Upham led the effort to put the tickets in the hands of tribal members, and what he saw was an interest in learning more about the game. Some people actually said they learned of lacrosse through meeting Bucktooth and Hill at the Powwow, while others even referenced the film “Crooked Arrows” as their first exposure to the game.

“The Powwow and the movie ‘Crooked Arrows’ really helped to expose people to lacrosse here,” Upham said.

Crooked Arrows producer Neal Powless — a former All-American at Nazareth College and long-time pro player — and Mitchell Peck will be at the event. And at halftime, select tribal members will engage in a traditional Plains-style Round Dance, which will be performed around an Iroquois flag.

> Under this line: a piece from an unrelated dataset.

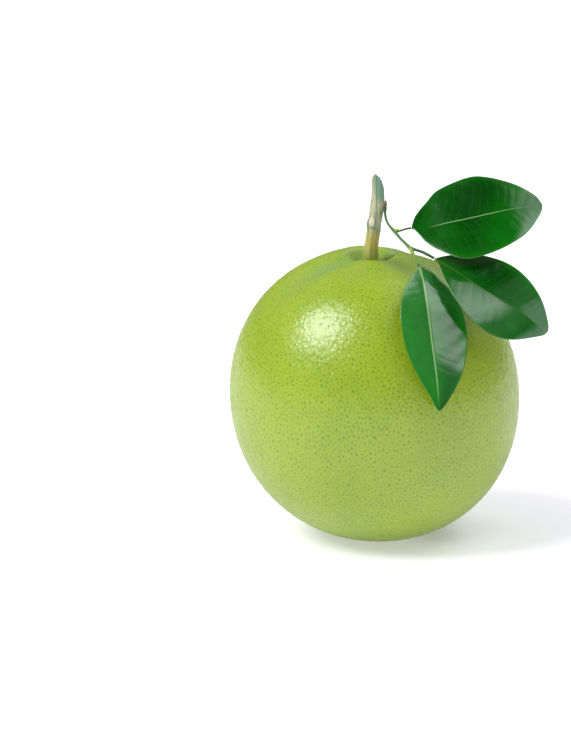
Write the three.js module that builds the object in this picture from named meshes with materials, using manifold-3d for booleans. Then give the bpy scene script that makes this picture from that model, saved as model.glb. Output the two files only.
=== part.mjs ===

The celebration and outreach effort goes beyond the night of the NLL’s opening contest. Members of the Knighthawks will be staying in the area to visit four of the tribal communities. Through Right to Play, a campaign that Styres and Team 22 Lacrosse have connected with in order to grow lacrosse, the players will be handing out more than 500 Under Armour lacrosse sticks. The reigning league champs will also be bringing the NLL Champion’s Cup to show to community members.

“Curt and the Stealth are doing good things here,” Upham says. “We’re really trying to promote lacrosse. It’s good for our kids to see the excellence of these Native players.”

With the right promotion, Upham says, he believes lacrosse can become as influential as major sports like football, basketball and baseball.

“We need to let the cream rise to the top,” he says, referring to encouraging and helping Native players — who he says have the game engrained in their souls — reach their potential. “If we do that, I think this game could catch other sports. But if we keep trying to package it like other sports, it won’t happen. I think there’s a shortcut through the Native community.”